Volume 11 · 550 words · 1842 Edition

a city of Caria, on the coast of Asia Minor, opposite to the island of Cos, founded by a colony of Troezenians (Strab.), who were joined by a party of Argentines under the command of Melas and Arvanias (Vitruv. ii. 8). We are told by Herodotus (i. 144), that it originally belonged to the Dorian confederacy, which consisted of six cities, and that it lost this privilege because Agasicles, one of its citizens, carried off the tripod, which had been adjudged to him in the games in honour of the Triopian Apollo, instead of dedicating it to the god, as had always been the custom. The other cities, indignant at this breach of the law, met and declared Halicarnassus unworthy of participating in their privileges; and from that time the Dorian confederacy consisted of five cities, and was called Pentapolis. We have no means of discovering at what period this event took place; but about the year 500 B.C., we find it subject to Lygdamis, whose daughter, Artemisia, commanded a squadron of ships in the fleet of Xerxes, and behaved so nobly in the battle of Salamis, 480 B.C. (Herod. viii. 87.) It was probably during the reign of her son, called Lygdamis, that Herodotus, unwilling to witness the tyrannical acts of a despot, abandoned his native city and retired to Samos. (Suid.)

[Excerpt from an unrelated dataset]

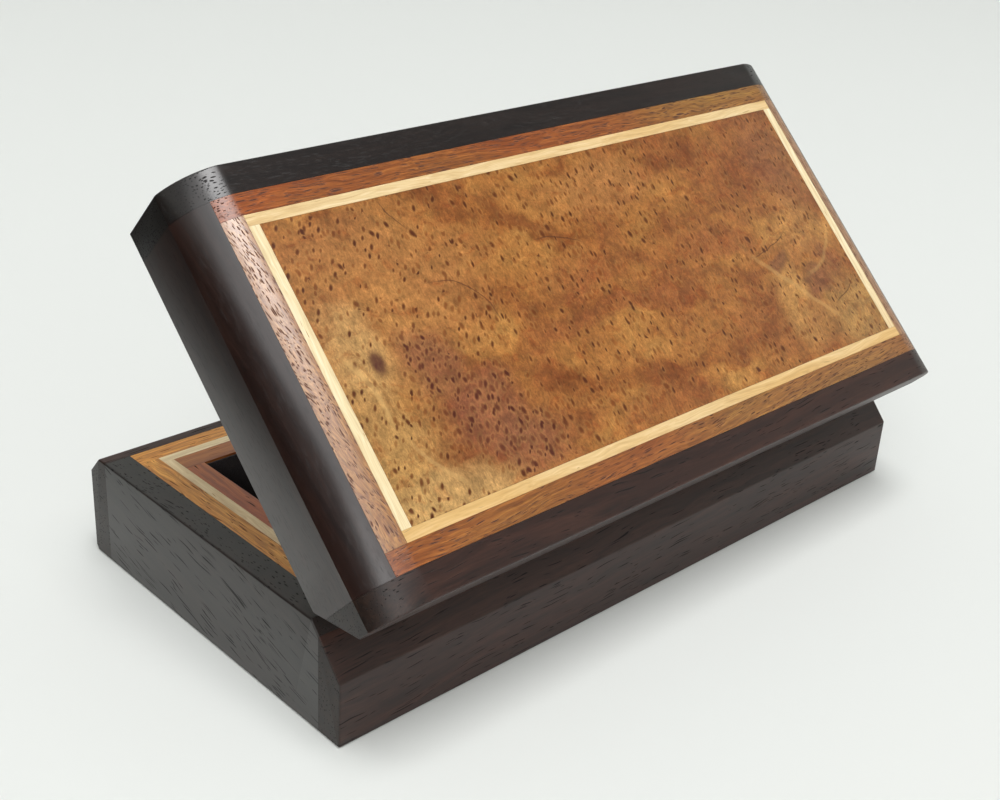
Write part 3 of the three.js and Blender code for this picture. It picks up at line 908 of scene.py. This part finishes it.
# Flock, black: a short nap that drinks the light and greys a little where it is seen edge on. Real
# fibres are about 0.02 mm thick, and the mottle is drawn 0.4 mm wide so that it shows.
flocked, tree = new_material("black_flock")
lie = add(tree, "TexCoord").outputs["Object"]
tuft = 0.0004
fuzz = add(tree, "TexNoise", {"Vector": lie, "Scale": 1 / tuft, "Detail": 3.0})
ramp = add(tree, "ValToRGB", {"Fac": fuzz})
ramp.color_ramp.elements[0].color = colour("#161314")
ramp.color_ramp.elements[1].color = colour("#332d2e")
bump = add(tree, "Bump", {"Distance": 0.0001, "Height": fuzz})
nap = {"Roughness": 1.0, "Specular IOR Level": 0.1, "Sheen Weight": 0.25, "Sheen Roughness": 0.5}
finish = add(tree, "BsdfPrincipled", {"Base Color": ramp, "Normal": bump, **nap})
add(tree, "OutputMaterial", {"Surface": finish})
for node in ("base_floor", "base_front", "base_back", "base_left", "base_right", "lid"):
    slab(node + "_lining", "_flocked", flocked, radius=0.00025)

# ---- Hinges ----
# Two plain brass butt hinges stand in pockets along the back. Their leaves are pressed from sheet and
# rolled round a turned pin, and two slotted brass screws hold each leaf.

# Rolled brass, satin: a warm yellow metal with soft highlights, slightly clouded by handling. The
# marks of rolling are drawn 0.25 mm apart, coarser than real ones, so that they show.
brass, tree = new_material("brass_satin")
lie = add(tree, "TexCoord").outputs["Object"]
mark_length = 0.025
mark_width = 0.00025
marks = (1 / mark_length, 1 / mark_width, 1 / mark_width)
drawn = add(tree, "Mapping", {"Vector": lie, "Scale": marks})
lines = add(tree, "TexNoise", {"Vector": drawn, "Scale": 1.0, "Detail": 2.0})
age = add(tree, "TexNoise", {"Vector": lie, "Scale": 300.0, "Detail": 3.0})
ramp = add(tree, "ValToRGB", {"Fac": age})
ramp.color_ramp.elements[0].position = 0.35
ramp.color_ramp.elements[0].color = colour("#b8934b")
ramp.color_ramp.elements[1].position = 0.65
ramp.color_ramp.elements[1].color = colour("#c4a157")
rough = add(tree, "MapRange", {"Value": lines, "To Min": 0.26, "To Max": 0.36})
bump = add(tree, "Bump", {"Distance": 0.00001, "Height": lines})
metal = {"Base Color": ramp, "Metallic": 1.0, "Roughness": rough, "Normal": bump}
finish = add(tree, "BsdfPrincipled", metal)
add(tree, "OutputMaterial", {"Surface": finish})
for name, node in frame["nodes"].items():
    if name.startswith("hinge"):
        node.data.materials.clear()
        node.data.materials.append(brass)

# ---- Floor, light and camera ----
# The box stands on a round sheet of pale paper that turns up into a wall all round. One soft light
# hangs overhead, and two weaker ones stand off the near corner, high and low, in a pale surround.

# Background paper, matt: even and nearly white, with soft shadows and no gloss of its own.
paper, tree = new_material("backdrop_paper_matt")
finish = add(tree, "BsdfPrincipled", {"Base Color": colour("#e9ebe8"), "Roughness": 0.7})
add(tree, "OutputMaterial", {"Surface": finish})


def staged(name, points, faces, material):
    """A mesh that belongs to the studio and not to the box."""
    mesh = bpy.data.meshes.new(name)
    mesh.from_pydata(points, [], faces)
    mesh.materials.append(material)
    made = bpy.data.objects.new(name, mesh)
    bpy.context.scene.collection.objects.link(made)
    return made


def cove(flat, bend, height, sides=96):
    """A round floor that turns up into a wall all round: the profile, flat out to a radius, up a quarter
    circle, then straight to its height, is turned about the upright axis."""
    hub = 0.001
    below = 0.0002  # clear of the box's foot
    turn = np.linspace(0, math.pi / 2, 24)
    radius = np.concatenate([[hub], flat + bend * np.sin(turn), [flat + bend]])
    up = np.concatenate([[0.0], bend - bend * np.cos(turn), [height]]) - below
    round_it = np.linspace(0, 2 * math.pi, sides, endpoint=False)[:, None]
    grid = np.stack([radius * np.cos(round_it), radius * np.sin(round_it), up + 0 * round_it], -1)
    count = len(radius)
    i = np.arange(sides)[:, None] * count
    k = (np.arange(sides)[:, None] + 1) % sides * count
    j = np.arange(count - 1)
    faces = np.stack([i + j, i + j + 1, k + j + 1, k + j], -1).reshape(-1, 4).tolist()
    return grid.reshape(-1, 3), faces + [(np.arange(sides) * count).tolist()]


floor = staged("cove", *cove(flat=3.2, bend=1.2, height=3.2), paper)
floor.data.shade_smooth()


box_middle = (0, 0, 0.06)


def soft_light(name, place, size, watts):
    """An oblong soft light that faces the middle of the box, with level upper and lower edges."""
    data = bpy.data.lights.new(name, "AREA")
    data.shape = "RECTANGLE"
    data.size, data.size_y = size
    data.energy = watts
    light = bpy.data.objects.new(name, data)
    toward = np.array(box_middle) - np.array(place)
    toward = toward / np.linalg.norm(toward)
    side = np.cross(toward, (0, 0, 1.0))
    side /= np.linalg.norm(side)
    over = np.cross(side, toward)
    turn = Matrix(np.stack([side, over, -toward], 1).tolist()).to_4x4()
    light.matrix_world = Matrix.Translation(place) @ turn
    bpy.context.scene.collection.objects.link(light)


soft_light("overhead", (0.17, 0.93, 4.09), size=(1.7, 2.1), watts=108)
soft_light("near_high", (2.5, 1.77, 3.94), size=(3.0, 3.0), watts=40)
soft_light("near_low", (2.65, 2.25, 2.0), size=(2.0, 2.0), watts=34)

# Black card, matt: it stands off the near end, is seen only in that end's gloss, and darkens it.
card_black, tree = new_material("card_black")
matt = {"Roughness": 1.0, "Specular IOR Level": 0.0}
finish = add(tree, "BsdfPrincipled", {"Base Color": colour("#0a0a0a"), **matt})
add(tree, "OutputMaterial", {"Surface": finish})
card_x = 0.175
corners = [(card_x, -0.4, 0.014), (card_x, 0.1, 0.014), (card_x, 0.1, 0.15), (card_x, -0.4, 0.15)]
card = staged("dark_card", corners, [(0, 1, 2, 3)], card_black)
card.visible_camera = False
card.visible_shadow = False
card.visible_diffuse = False

world = bpy.data.worlds.new("surround")
world.use_nodes = True
surround = world.node_tree.nodes["Background"].inputs
surround["Color"].default_value = colour("#eef1f0")
surround["Strength"].default_value = 0.2
bpy.context.scene.world = world
bpy.context.scene.view_settings.view_transform = "Standard"

# The camera's place, the way it looks, and the way that is down in its frame.
camera_place = (0.2994, 0.2941, 0.24383)
forward = np.array([-0.63016, -0.64029, -0.43923])
down = np.array([0.26490, 0.35446, -0.89676])
right = np.cross(down, forward)
camera = bpy.data.cameras.new("camera")
camera.sensor_width = 36.0
camera.lens = 52.8
camera.clip_start = 0.01
view_from = bpy.data.objects.new("camera", camera)
turn = Matrix(np.stack([right, -down, -forward], 1).tolist()).to_4x4()
view_from.matrix_world = Matrix.Translation(camera_place) @ turn
bpy.context.scene.collection.objects.link(view_from)
bpy.context.scene.camera = view_from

A considerable period now elapses, in which we know nothing of the history of Halicarnassus; but about 350 B.C., we find it under princes of Carian extraction. Hecatomnus is mentioned by Strabo (xiv. 656) as king of the Carians; and he left three sons, Mausolus, Hidrieus, and Pixedarous, and two daughters, Artemisia and Ada, who were married to the two elder brothers. On the death of Mausolus, his wife and sister became queen, and is best known in history as the builder of that celebrated tomb to her husband, which she called from him mausoleum, (see Mausoleum), and which was reckoned one of the seven wonders of the world. She was succeeded by her second brother Hidrieus, whose sister and wife, Ada, was driven from the kingdom by her brother Pixedarous.

At this period Alexander the Great arrived with his forces in Caria, and having razed Halicarnassus to the ground, restored Ada to the sovereignty of Caria. It seems to have been rebuilt, but never regained its former degree of splendour. Cicero speaks of his brother restoring Halicarnassus (ad Q. Fr. i. 8); and Tacitus (Ann. iv. 55) tells us that the people of this place were anxious to erect a temple to Tiberius. It was the birthplace of Herodotus, and of Dionysius, author of the Roman Antiquities. Its ruins are still found at Bondroum, and are thus described by Captain Beaufort:—“The spot where Halicarnassus was placed rises gently from a deep bay, and commands a view of the island of Cos and the southern shore of the Ceramic Gulf as far as Cape Krio. In front of the town a broad square rock projects into the bay, on which stands the citadel. The walls of the ancient city may be here and there discerned; and several fragments of columns, mutilated sculpture, and broken inscriptions, are scattered in different parts of the bazaar and streets. Above the town are the remains of a theatre.” (Karamania, p. 95-98.)